Coco fibers are an excellent way to balance excess moisture levels in a composting bin. They also provide carbon to the microbes, which is essential for their energy requirements. Coco fibers generally come in the form of compressed discs that expand when they contact water. Coco fibers have high water retention capabilities that can prevent the pile from quickly drying up in the hot season. 

Price – A bag of ten 80mm pellets costs around $17

12. Compost bucket or wheelbarrow

Once you have the finished product, you need to find a way to transport it to your plants or storage space. You can use a wheelbarrow if your composting bin is above the ground, and if it is on the ground, you can employ a bucket or a bin.

These provide a clean and convenient way to accomplish the task. They especially come in handy if you are producing large batches of compost. In some cases, you can even use a simple tarp.

Price – A good wheelbarrow will set you back $95, and a compost bucket starts at around $15

13. Biodegradable bags

Garden leaves are an essential component of a composting pile. They can add a good amount of nutrients and can also furnish water. However, the compost bin cant handle them all at once. Often we lack a convenient way to collect and store the garden clippings and waste a lot of them. 

Biodegradable bags can easily solve this problem by providing a suitable alternative. They often come in two variants biodegradable bags and paper bags.

Price – The biodegradable variant costs $15 for a pack of 15 bags (30 gallons each). While paper bags cost $24 for a 15 bag pack of 30-gallon capacity

14. Compost sifters

Most people use compost in their gardens and farms without sifting. However, some people prefer a cleaner look, especially in their gardens. Finely sifted compost gives a more graceful look to the garden topsoil.

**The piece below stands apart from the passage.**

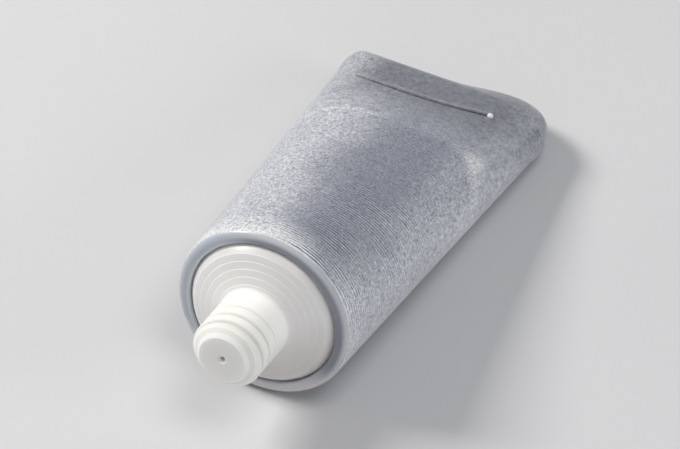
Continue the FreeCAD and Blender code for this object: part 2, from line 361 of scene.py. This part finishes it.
def groove_marks(n, colour):
    off = n.distance_off_groove()
    here = n.times(n.ramp(n.across, GROOVE_LEFT_END), n.ramp(n.across, GROOVE_RIGHT_END),
                   n.ramp(n.up, UPPER_FACE), n.ramp(n.breaks, GROOVE_BROKEN))
    lip = n.times(n.peak(off, GROOVE_LIP), here, GROOVE_LIP_SHARE)
    colour = n.mix(lip, colour, GROOVE_LIP_HIGHLIGHT_PAINT)
    dark = n.times(n.peak(off, GROOVE_SHADE), here, n.ramp(n.across, GROOVE_SHADE_SHARE))
    return n.mix(dark, colour, GROOVE_SHADE_PAINT)


# Flat face round the mouth: an inner and an outer band, toned by left, right and low with painted
# light and shade; the inner band is painted shaded on the right beside the disc, and both bands are
# painted lit low down, by light from below
BANDS_MEET = Ramp(MOUTH_RADIUS + 0.0006, MOUTH_RADIUS + 0.0014)
BANDS_LEAN = -0.0004
TURNS_RIGHT = Ramp(-0.65, -0.05)
TURNS_LOW = Ramp(-0.005, -0.011)
INNER_LEFT = rgb(0.53, 0.57, 0.635)
INNER_RIGHT = rgb(0.285, 0.30, 0.355)
INNER_LOW_LIT = rgb(0.72, 0.72, 0.76)
OUTER_LEFT = rgb(0.50, 0.54, 0.595)
OUTER_RIGHT = rgb(0.58, 0.60, 0.63)
OUTER_LOW_LIT = rgb(0.86, 0.77, 0.745)
# Painted light along the mouth's inner edge, fading on the right: it lifts the shade in the gap
# beside the disc
INNER_EDGE_LIGHT = Ramp(MOUTH_RADIUS + 0.0005, MOUTH_RADIUS + 0.0002)
INNER_EDGE_LIGHT_FADES_ON_RIGHT = Ramp(1.0, 0.0, 0.0, 0.4)
INNER_EDGE_LIGHT_PAINT = rgb(0.86, 0.88, 0.91)
# Painted highlight on the rim's rounded outer edge, pinker low down, where light comes from below
RIM_EDGE_STARTS = Ramp(0.0002, 0.0009)
RIM_EDGE_HIGHLIGHT = rgb(0.62, 0.63, 0.66)
RIM_EDGE_LOW_HIGHLIGHT = rgb(0.74, 0.65, 0.635)


def mouth_face(n):
    right = n.ramp(n.side, TURNS_RIGHT)
    low = n.ramp(n.up, TURNS_LOW)
    inner = n.mix(low, n.mix(right, INNER_LEFT, INNER_RIGHT), INNER_LOW_LIT)
    outer = n.mix(low, n.mix(right, OUTER_LEFT, OUTER_RIGHT), OUTER_LOW_LIT)
    band = n.plus(n.radius, n.times(n.side, BANDS_LEAN))
    colour = n.mix(n.ramp(band, BANDS_MEET), inner, outer)
    inner_edge_light = n.times(n.ramp(n.radius, INNER_EDGE_LIGHT), n.ramp(right, INNER_EDGE_LIGHT_FADES_ON_RIGHT))
    colour = n.mix(inner_edge_light, colour, INNER_EDGE_LIGHT_PAINT)
    return n.mix(n.ramp(n.back, RIM_EDGE_STARTS), colour, n.mix(low, RIM_EDGE_HIGHLIGHT, RIM_EDGE_LOW_HIGHLIGHT))


# Bead at the groove's right end, painted near white as a painted highlight of its glint
BEAD_EDGE = Ramp(0.0007, 0.0004)
BEAD_UPPER_FACE = Ramp(0.0, 0.001)
BEAD_HIGHLIGHT_PAINT = rgb(0.90, 0.91, 0.93)


def bead(n, colour):
    to_bead = n.length(n.vector("SUBTRACT", n.at, BEAD), IN_PLAN)
    here = n.times(n.ramp(to_bead, BEAD_EDGE), n.ramp(n.up, BEAD_UPPER_FACE))
    return n.mix(here, colour, BEAD_HIGHLIGHT_PAINT)


# Skin behind the mouth's face, which carries the relief
SKIN_STARTS = Ramp(0.0002, 0.0013)
SKIN_ROUGHNESS = Ramp(0.0, 1.0, 0.22, 0.45)


def frosted_silicone():
    """Frosted grey-blue silicone with fine rings: darker over the hollow, with painted light along
    its sides and on the bead, and painted light and shade on the mouth's face and the seal groove.
    """
    n = SleevePaint("frosted_silicone")
    left_light = left_painted_light(n)
    colour = n.mix(n.largest(left_light, right_painted_light(n)), HOLLOW_CLEAR, HOLLOW_PAINTED_LIGHT)
    colour = n.mix(n.on_hollow, pad(n), colour)
    colour = skirt_behind(n, arch_light(n, colour))
    lines = relief(n, left_light)
    colour = groove_marks(n, grained(n, colour, lines))
    skin = n.ramp(n.back, SKIN_STARTS)
    colour = bead(n, n.mix(skin, mouth_face(n), colour))
    bump = n.bump(n.times(lines, skin), strength=0.3, distance=0.00012)
    return n.finish(Base_Color=colour, Roughness=n.ramp(skin, SKIN_ROUGHNESS), Normal=bump,
                    IOR=1.41, Transmission_Weight=0.12, Subsurface_Weight=0.25,
                    Subsurface_Radius=(0.9, 1.0, 1.1), Subsurface_Scale=0.0015,
                    Sheen_Weight=0.4, Sheen_Roughness=0.4)


# Head: white disc, with painted shade at its edge and toward its lower right
TURNED_MARKS = Cloud((1800.0, 160.0, 160.0))
DISC_CLOUD = Cloud((90.0, 90.0, 90.0))
DISC_CLOUD_SPREAD = Ramp(0.3, 0.7)
DISC_DARKER = rgb(0.84, 0.815, 0.80)
DISC_PALER = rgb(0.88, 0.86, 0.845)
DISC_EDGE = Ramp(0.01142, 0.01156, 0.0, 0.4)
DISC_EDGE_SHADE_PAINT = rgb(0.62, 0.60, 0.59)
SHADE_LEAN = 0.6
SHADE_SPREAD = Ramp(0.001, 0.012, 0.0, 0.5)
SHADE_OFF_NECK = Ramp(0.0062, 0.0070)
SHADE_PAINT = rgb(0.60, 0.565, 0.545)

# Head: painted highlights on the lips of the shoulder rings, in steps of a ring from the first;
# they end on the right, away from the key light.
# The half step keeps a lip clear of the jump where the steps' fraction starts again.
HALF_STEP = 0.5
LIP_PLACE = Peak(HALF_STEP + 0.033, 0.1)
LIP_HIGHLIGHT_FADES_ON_RIGHT = Ramp(0.004, -0.003, 0.0, 0.85)
LIP_HIGHLIGHT_PAINT = rgb(0.98, 0.975, 0.97)
DISC_STARTS = Ramp(0.0004, 0.0006)
DISC_ENDS = Ramp(0.0064, 0.0066)

# Head: neck, its thread, the bevel and the tip's face, with painted light and shade: the neck
# painted paler than the disc as light from above, over the head's warm tint; painted shade on the
# bevel and deep in the thread; painted light on the tip's face
NECK_STARTS = Ramp(0.0025, 0.0035)
NECK_WITHIN = Ramp(0.0068, 0.0062)
NECK_TINT_AND_LIGHT_PAINT = rgb(0.94, 0.92, 0.87)
BEVEL_STARTS = Ramp(0.0126, 0.0128)
BEVEL_OUTSIDE = Ramp(0.0038, 0.0041)
BEVEL_SHARE = 0.5
BEVEL_SHADE_PAINT = rgb(0.70, 0.685, 0.645)
TIP_STARTS = Ramp(0.0132, 0.0136)
TIP_LIGHT_PAINT = rgb(0.985, 0.965, 0.90)
THREAD_ENDS = Ramp(0.0121, 0.0119)
THREAD_DEEP = Ramp(0.00595, 0.0057, 0.0, 0.4)
THREAD_SHADE_PAINT = rgb(0.45, 0.44, 0.42)
HEAD_ROUGHNESS = Ramp(0.2, 0.8, 0.3, 0.42)


def disc_shade(n, colour):
    colour = n.mix(n.ramp(n.radius, DISC_EDGE), colour, DISC_EDGE_SHADE_PAINT)
    lower_right = n.minus(n.times(n.across, SHADE_LEAN), n.up)
    shade = n.times(n.ramp(lower_right, SHADE_SPREAD), n.ramp(n.radius, SHADE_OFF_NECK))
    return n.mix(shade, colour, SHADE_PAINT)


def ring_lip_highlights(n, colour):
    step = n.over(n.minus(FIRST_RING_RADIUS, n.radius), RING_SPACING)
    on_disc = n.times(n.ramp(n.along, DISC_STARTS), n.ramp(n.radius, DISC_ENDS))
    lip = n.times(n.peak(n.math("FRACT", n.plus(step, HALF_STEP)), LIP_PLACE), on_disc,
                  n.ramp(n.across, LIP_HIGHLIGHT_FADES_ON_RIGHT))
    return n.mix(lip, colour, LIP_HIGHLIGHT_PAINT)


def tip_and_thread(n, colour, on_neck):
    # Painted shade on the bevel, painted light on the tip's face, painted shade deep in the thread
    bevel = n.times(n.ramp(n.along, BEVEL_STARTS), n.ramp(n.radius, BEVEL_OUTSIDE), BEVEL_SHARE)
    colour = n.mix(bevel, colour, BEVEL_SHADE_PAINT)
    colour = n.mix(n.ramp(n.along, TIP_STARTS), colour, TIP_LIGHT_PAINT)
    thread = n.times(on_neck, n.ramp(n.along, THREAD_ENDS), n.ramp(n.radius, THREAD_DEEP))
    return n.mix(thread, colour, THREAD_SHADE_PAINT)


def white_plastic():
    """Soft white moulded plastic with faint turned marks, and painted light and shade on its disc,
    ring lips, neck, bevel and tip.
    """
    n = TubePaint("white_plastic")
    colour = n.mix(n.ramp(n.noise(n.at, DISC_CLOUD), DISC_CLOUD_SPREAD), DISC_DARKER, DISC_PALER)
    on_neck = n.times(n.ramp(n.along, NECK_STARTS), n.ramp(n.radius, NECK_WITHIN))
    # Neck painted paler as light from above, over its warm tint
    colour = n.mix(on_neck, colour, NECK_TINT_AND_LIGHT_PAINT)
    colour = ring_lip_highlights(n, disc_shade(n, colour))
    colour = tip_and_thread(n, colour, on_neck)
    marks = n.noise(n.at, TURNED_MARKS)
    return n.finish(Base_Color=colour, Roughness=n.ramp(marks, HEAD_ROUGHNESS),
                    Normal=n.bump(marks, strength=0.12, distance=0.0001), IOR=1.46,
                    Subsurface_Weight=0.5, Subsurface_Radius=(1.0, 0.98, 0.92),
                    Subsurface_Scale=0.003)


# Floor: pale and matt, just under the part so that the two don't meet
FLOOR_HALF_SIZE = 3.0
FLOOR_DROP = 0.0001
FLOOR_CLOUD = Cloud((7.0, 7.0, 7.0))
FLOOR_CLOUD_SPREAD = Ramp(0.2, 0.8)
FLOOR_DARKER = rgb(0.62, 0.62, 0.63)
FLOOR_PALER = rgb(0.66, 0.66, 0.67)


def floor_paint():
    n = Nodes("floor_paint")
    cloud = n.noise(n.add("ShaderNodeTexCoord").outputs["Object"], FLOOR_CLOUD)
    colour = n.mix(n.ramp(cloud, FLOOR_CLOUD_SPREAD), FLOOR_DARKER, FLOOR_PALER)
    return n.finish(Base_Color=colour, Roughness=0.8)


def floor():
    half = FLOOR_HALF_SIZE
    corners = [(-half, -half, 0.0), (half, -half, 0.0), (half, half, 0.0), (-half, half, 0.0)]
    mesh = bpy.data.meshes.new("floor")
    mesh.from_pydata(corners, [], [(0, 1, 2, 3)])
    plane = bpy.data.objects.new("floor", mesh)
    plane.location.z = -FLOOR_DROP
    mesh.materials.append(floor_paint())
    bpy.context.scene.collection.objects.link(plane)


def repaint(node, material):
    slots = frame["nodes"][node].data.materials
    for index in range(len(slots)):
        slots[index] = material


# Lamps all face the tube's middle; the world gives the rest
LAMP_TARGET = Vector((0.0, 0.0, 0.015))
SKY_COLOUR = rgb(0.92, 0.95, 1.0)
SKY_STRENGTH = 0.24


def lamp(name, at, size, watts, colour):
    """Square soft lamp."""
    data = bpy.data.lights.new(name, "AREA")
    data.size = size
    data.energy = watts
    data.color = colour
    holder = bpy.data.objects.new(name, data)
    holder.location = at
    holder.rotation_euler = (LAMP_TARGET - Vector(at)).to_track_quat("-Z", "Y").to_euler()
    bpy.context.scene.collection.objects.link(holder)


def daylight():
    world = bpy.data.worlds.new("world")
    world.use_nodes = True
    background = world.node_tree.nodes["Background"]
    background.inputs["Color"].default_value = SKY_COLOUR
    background.inputs["Strength"].default_value = SKY_STRENGTH
    bpy.context.scene.world = world


# Camera, at the photograph's viewing angle
CAMERA_AT = Vector((0.532688, 0.245535, 0.567768))
CAMERA_X = Vector((-0.439777, 0.897809, 0.023123))
CAMERA_Y = Vector((-0.612413, -0.318615, 0.723488))
LENS_MM = 264.7
SENSOR_MM = 36.0
CLIP_START = 0.01


def camera():
    data = bpy.data.cameras.new("camera")
    data.sensor_width = SENSOR_MM
    data.lens = LENS_MM
    data.clip_start = CLIP_START
    holder = bpy.data.objects.new("camera", data)
    turn = Matrix((CAMERA_X, CAMERA_Y, CAMERA_X.cross(CAMERA_Y))).transposed()
    holder.matrix_world = Matrix.Translation(CAMERA_AT) @ turn.to_4x4()
    bpy.context.scene.collection.objects.link(holder)
    bpy.context.scene.camera = holder


repaint("tube_body", frosted_silicone())
repaint("tube_head", white_plastic())
floor()
camera()
daylight()
lamp("key", at=(0.05, -0.52, 0.48), size=0.22, watts=3.9, colour=(1.0, 0.985, 0.96))
lamp("front", at=(0.50, 0.12, 0.25), size=0.30, watts=0.12, colour=(1.0, 0.99, 0.97))
lamp("side", at=(-0.05, 0.60, 0.22), size=0.25, watts=1.0, colour=(0.95, 0.97, 1.0))
lamp("top", at=(0.08, 0.22, 0.62), size=0.30, watts=1.2, colour=(1.0, 0.99, 0.97))

bpy.context.scene.view_settings.view_transform = "Standard"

A sifter can also help you separate any pieces that failed to decompose or pieces of plastic that accidentally found their way into your bin.

Price – smaller sifters start at around $10, while larger and more robust ones can go all the way to $90

15. Scrap shredder

Smaller bits of scraps are easy for the worms and microbes to digest. Feeding tiny bits of waste can exponentially speed up your composting and provide you with a finer result. Often we are not comfortable using our regular blenders to dice the garbage, and there is nothing wrong with that.

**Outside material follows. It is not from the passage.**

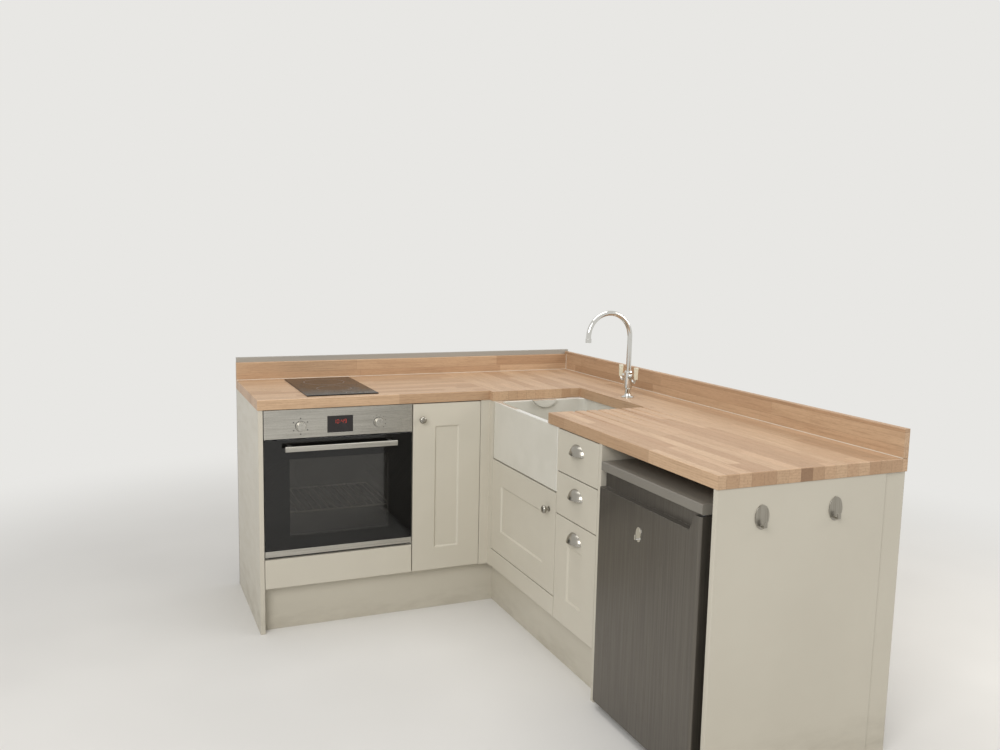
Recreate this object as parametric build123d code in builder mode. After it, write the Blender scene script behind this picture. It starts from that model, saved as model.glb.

A scrap shredder can make it easy for you to accomplish this. There are both electrical and manual variants out there. You can choose whatever feels best for you.

Price – An electric grinder costs around $50, while you can get a manual grinder at $30

16. Leaf collection tool

Dried leaves are an excellent source of nitrogen for the composting pile. However, it’s a chore to collect these leaves and put them in a bag. We often spend hours in our gardens with a pitchfork collecting leaves. But there are easier ways to do this that make it much faster. One such tool is the leaf scoop hand. Imagine it like a large hand gathering a lot of leaves in a single go. Other tools like leaf shredders are looking to grind those leaves into smaller bits before adding them to the composting pile.

Price – leaf scoops are priced between $13 – $30. Leaf shredders cost around $120

17. Compost Turning tools 

A healthy composting pile needs regular turning. The central part of the composting bin has the maximum activity, and scraps present there decompose faster. When you turn the pile, you evenly distribute the scraps throughout the pile to decompose uniformly. The tuning also introduces the fresh air into the compost, preventing it from producing a bad smell. 

If your pile is small in size, you don’t need a specific tool. However, if it is larger, a compost fork might come in handy. A compost fork looks like a hybrid between a pitchfork and a shovel. It greatly reduces the effort required in turning.

Price – A large heavy-duty compost fork costs around $80

18. Compost Aerator

A compost aerator is another tool you can use to introduce fresh air into your pile. A compost aerator is like a rod with wings in the end. When you insert it into the pile, it turns it up, and its motion aerates compost. Without aeration, your compost can turn anaerobic and produces ammonia which none likes.

Price – A 33 inches compost aerator costs around $34

19. Compost pails/crocks

Compost pails come in handy for everyday composting. They are small containers in which you can store a few day’s scraps. These are often air-tight and equipped with a carbon filter to keep your kitchen odorless. They help you save frequent trips to your composting pile. Keeping a pail near your countertop will keep you in tandem with the composting as you don’t have to do any additional work.

Price – A 2.4-gallon compost pails costs around $19

20. Worm bin blanket

Worms are very sensitive to temperature. They function best only in a narrow range. During winters, the temperature often drops below the optimal range and can kill the worms. While it’s important to place your worm bin in an area where the conditions are as close to the room temperature as possible but sometimes even that is not sufficient. You can make it easy for the worms by giving them a nice blanket. While you can use any blanket, but there are some designed specifically for this purpose.

Price – A worm blanket costs around $19

Final Thoughts

Accessories are by no means necessary. You can have great compost without using any of these accessories. However, using these can make the process much more convenient and less time-consuming.